Quote every line below exactly as it reads.

- _Supplied material_:
►

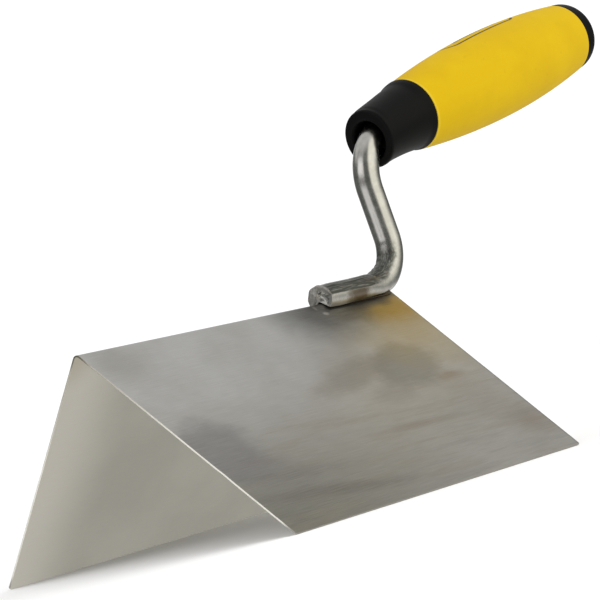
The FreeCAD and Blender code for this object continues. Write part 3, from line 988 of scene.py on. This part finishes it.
def make_world():
    """A white tent. Steel mirrors a dimmer one: a table below, a light panel to the right of the
    camera and a lower one to its left, and the dark gap between them where the camera stands."""
    world = bpy.data.worlds.new("studio")
    bpy.context.scene.world = world
    world.use_nodes = True
    n = Nodes(world.node_tree)
    x, y, z = n.split(n.tree.nodes.new("ShaderNodeTexCoord").outputs["Generated"])
    c, s = math.cos(CAMERA_HEADING), math.sin(CAMERA_HEADING)
    # side is the direction in degrees: 0 is towards the camera, positive to its right
    toward = n.add(n.times(x, -c), n.times(y, -s))
    right = n.add(n.times(x, s), n.times(y, -c))
    side = n.times(n.math("ARCTAN2", right, toward), 180 / math.pi)
    left_panel = n.times(n.step(side, -86, -66), n.step(side, -14, -32))
    low_part = n.times(n.step(z, 0.09, 0.02), 0.80)
    high_part = n.times(n.times(n.step(z, 0.24, 0.34), n.step(z, 0.80, 0.60)), 1.15)
    left_panel = n.times(left_panel, n.add(low_part, high_part))
    right_panel = n.times(n.times(n.step(side, 16, 42), n.step(side, 128, 50)), 1.32)
    right_panel = n.times(right_panel, n.add(0.5, n.times(n.step(z, -0.24, -0.02), 0.5)))
    backdrop = n.times(n.step(n.math("ABSOLUTE", side), 142, 164), 0.55)
    shade = n.mix(left_panel, (0.12, 0.125, 0.12), (1.08, 1.06, 1.065))
    shade = n.mix(right_panel, shade, (1.12, 1.10, 0.98))
    shade = n.mix(backdrop, shade, (1.0, 1.0, 1.0))
    over = n.times(n.step(z, 0.40, 0.66), n.step(side, -60, -110))
    over = n.math("MAXIMUM", over, n.times(n.step(z, 0.40, 0.66), n.step(side, 60, 110)))
    over = n.math("MAXIMUM", over, n.step(z, 0.66, 0.90))
    shade = n.mix(over, shade, (0.60, 0.60, 0.59))
    shade = n.mix(n.step(z, -0.22, -0.44), shade, (0.62, 0.61, 0.58))
    tent, mirrored = (n.tree.nodes.new("ShaderNodeBackground") for _ in range(2))
    tent.inputs["Color"].default_value = (1.0, 1.0, 1.0, 1.0)
    tent.inputs["Strength"].default_value = TENT
    n.feed(mirrored.inputs["Color"], shade)
    either = n.tree.nodes.new("ShaderNodeMixShader")
    output = n.tree.nodes.new("ShaderNodeOutputWorld")
    n.feed(either.inputs[0], n.tree.nodes.new("ShaderNodeLightPath").outputs["Is Glossy Ray"])
    n.feed(either.inputs[1], tent.outputs[0])
    n.feed(either.inputs[2], mirrored.outputs[0])
    n.feed(output.inputs["Surface"], either.outputs[0])
    # light sampling would look for the panels through the floor and lose their light
    world.cycles.sampling_method = "NONE"


def make_softbox(name, azimuth, elevation, size, radiance, colour=(1.0, 1.0, 1.0)):
    """Rectangular light that faces the trowel from a compass direction (0 is +X, 90 is +Y)."""
    aim = Vector((0.0, 0.0, 0.07))
    a, e = math.radians(azimuth), math.radians(elevation)
    out = Vector((math.cos(a) * math.cos(e), math.sin(a) * math.cos(e), math.sin(e)))
    lamp = bpy.data.lights.new(name, "AREA")
    lamp.shape = "RECTANGLE"
    lamp.size, lamp.size_y = size
    lamp.energy = radiance * math.pi * size[0] * size[1]
    lamp.color = colour
    holder = bpy.data.objects.new(name, lamp)
    holder.location = aim + out * SOFTBOX_DISTANCE
    holder.rotation_euler = out.to_track_quat("Z", "Y").to_euler()
    holder.visible_camera = False
    holder.visible_glossy = False
    bpy.context.scene.collection.objects.link(holder)


def make_camera():
    """Low three-quarter view from the nose end, tilted so that the handle rises to the right."""
    look = Vector((math.cos(CAMERA_HEADING) * math.cos(CAMERA_CLIMB),
                   math.sin(CAMERA_HEADING) * math.cos(CAMERA_CLIMB), math.sin(CAMERA_CLIMB)))
    level_right = look.cross(Vector((0, 0, 1))).normalized()
    level_up = level_right.cross(look)
    right = math.cos(CAMERA_ROLL) * level_right + math.sin(CAMERA_ROLL) * level_up
    up = -math.sin(CAMERA_ROLL) * level_right + math.cos(CAMERA_ROLL) * level_up
    camera = bpy.data.cameras.new("camera")
    camera.sensor_width = 36.0
    camera.lens = 125.98
    camera.clip_start = 0.01
    holder = bpy.data.objects.new("camera", camera)
    turn = Matrix((right, up, -look)).transposed()
    holder.matrix_world = Matrix.Translation(to_row(CAMERA_PLACE)) @ turn.to_4x4()
    bpy.context.scene.collection.objects.link(holder)
    bpy.context.scene.camera = holder


make_floor()
make_world()
make_softbox("softbox_right", 280, 25, (1.35, 1.1), 0.8, (1.0, 0.985, 0.95))
make_camera()
bpy.context.scene.view_settings.view_transform = "Standard"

◄

- _The solution_:
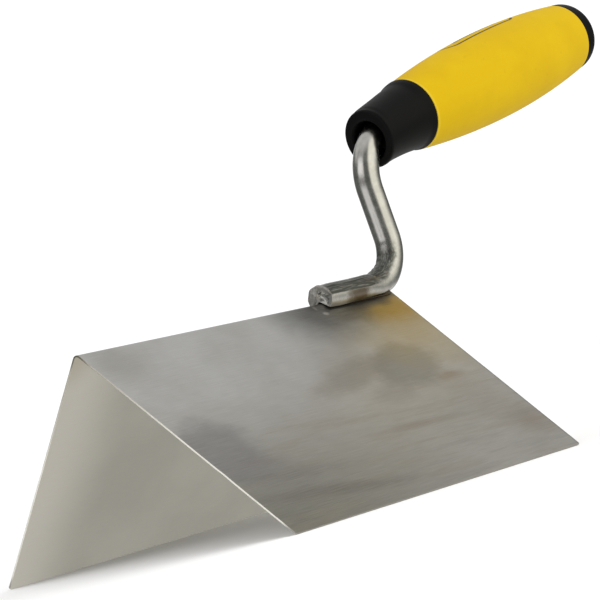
The FreeCAD and Blender code for this object continues. Write part 3, from line 988 of scene.py on. This part finishes it.
def make_world():
    """A white tent. Steel mirrors a dimmer one: a table below, a light panel to the right of the
    camera and a lower one to its left, and the dark gap between them where the camera stands."""
    world = bpy.data.worlds.new("studio")
    bpy.context.scene.world = world
    world.use_nodes = True
    n = Nodes(world.node_tree)
    x, y, z = n.split(n.tree.nodes.new("ShaderNodeTexCoord").outputs["Generated"])
    c, s = math.cos(CAMERA_HEADING), math.sin(CAMERA_HEADING)
    # side is the direction in degrees: 0 is towards the camera, positive to its right
    toward = n.add(n.times(x, -c), n.times(y, -s))
    right = n.add(n.times(x, s), n.times(y, -c))
    side = n.times(n.math("ARCTAN2", right, toward), 180 / math.pi)
    left_panel = n.times(n.step(side, -86, -66), n.step(side, -14, -32))
    low_part = n.times(n.step(z, 0.09, 0.02), 0.80)
    high_part = n.times(n.times(n.step(z, 0.24, 0.34), n.step(z, 0.80, 0.60)), 1.15)
    left_panel = n.times(left_panel, n.add(low_part, high_part))
    right_panel = n.times(n.times(n.step(side, 16, 42), n.step(side, 128, 50)), 1.32)
    right_panel = n.times(right_panel, n.add(0.5, n.times(n.step(z, -0.24, -0.02), 0.5)))
    backdrop = n.times(n.step(n.math("ABSOLUTE", side), 142, 164), 0.55)
    shade = n.mix(left_panel, (0.12, 0.125, 0.12), (1.08, 1.06, 1.065))
    shade = n.mix(right_panel, shade, (1.12, 1.10, 0.98))
    shade = n.mix(backdrop, shade, (1.0, 1.0, 1.0))
    over = n.times(n.step(z, 0.40, 0.66), n.step(side, -60, -110))
    over = n.math("MAXIMUM", over, n.times(n.step(z, 0.40, 0.66), n.step(side, 60, 110)))
    over = n.math("MAXIMUM", over, n.step(z, 0.66, 0.90))
    shade = n.mix(over, shade, (0.60, 0.60, 0.59))
    shade = n.mix(n.step(z, -0.22, -0.44), shade, (0.62, 0.61, 0.58))
    tent, mirrored = (n.tree.nodes.new("ShaderNodeBackground") for _ in range(2))
    tent.inputs["Color"].default_value = (1.0, 1.0, 1.0, 1.0)
    tent.inputs["Strength"].default_value = TENT
    n.feed(mirrored.inputs["Color"], shade)
    either = n.tree.nodes.new("ShaderNodeMixShader")
    output = n.tree.nodes.new("ShaderNodeOutputWorld")
    n.feed(either.inputs[0], n.tree.nodes.new("ShaderNodeLightPath").outputs["Is Glossy Ray"])
    n.feed(either.inputs[1], tent.outputs[0])
    n.feed(either.inputs[2], mirrored.outputs[0])
    n.feed(output.inputs["Surface"], either.outputs[0])
    # light sampling would look for the panels through the floor and lose their light
    world.cycles.sampling_method = "NONE"


def make_softbox(name, azimuth, elevation, size, radiance, colour=(1.0, 1.0, 1.0)):
    """Rectangular light that faces the trowel from a compass direction (0 is +X, 90 is +Y)."""
    aim = Vector((0.0, 0.0, 0.07))
    a, e = math.radians(azimuth), math.radians(elevation)
    out = Vector((math.cos(a) * math.cos(e), math.sin(a) * math.cos(e), math.sin(e)))
    lamp = bpy.data.lights.new(name, "AREA")
    lamp.shape = "RECTANGLE"
    lamp.size, lamp.size_y = size
    lamp.energy = radiance * math.pi * size[0] * size[1]
    lamp.color = colour
    holder = bpy.data.objects.new(name, lamp)
    holder.location = aim + out * SOFTBOX_DISTANCE
    holder.rotation_euler = out.to_track_quat("Z", "Y").to_euler()
    holder.visible_camera = False
    holder.visible_glossy = False
    bpy.context.scene.collection.objects.link(holder)


def make_camera():
    """Low three-quarter view from the nose end, tilted so that the handle rises to the right."""
    look = Vector((math.cos(CAMERA_HEADING) * math.cos(CAMERA_CLIMB),
                   math.sin(CAMERA_HEADING) * math.cos(CAMERA_CLIMB), math.sin(CAMERA_CLIMB)))
    level_right = look.cross(Vector((0, 0, 1))).normalized()
    level_up = level_right.cross(look)
    right = math.cos(CAMERA_ROLL) * level_right + math.sin(CAMERA_ROLL) * level_up
    up = -math.sin(CAMERA_ROLL) * level_right + math.cos(CAMERA_ROLL) * level_up
    camera = bpy.data.cameras.new("camera")
    camera.sensor_width = 36.0
    camera.lens = 125.98
    camera.clip_start = 0.01
    holder = bpy.data.objects.new("camera", camera)
    turn = Matrix((right, up, -look)).transposed()
    holder.matrix_world = Matrix.Translation(to_row(CAMERA_PLACE)) @ turn.to_4x4()
    bpy.context.scene.collection.objects.link(holder)
    bpy.context.scene.camera = holder


make_floor()
make_world()
make_softbox("softbox_right", 280, 25, (1.35, 1.1), 0.8, (1.0, 0.985, 0.95))
make_camera()
bpy.context.scene.view_settings.view_transform = "Standard"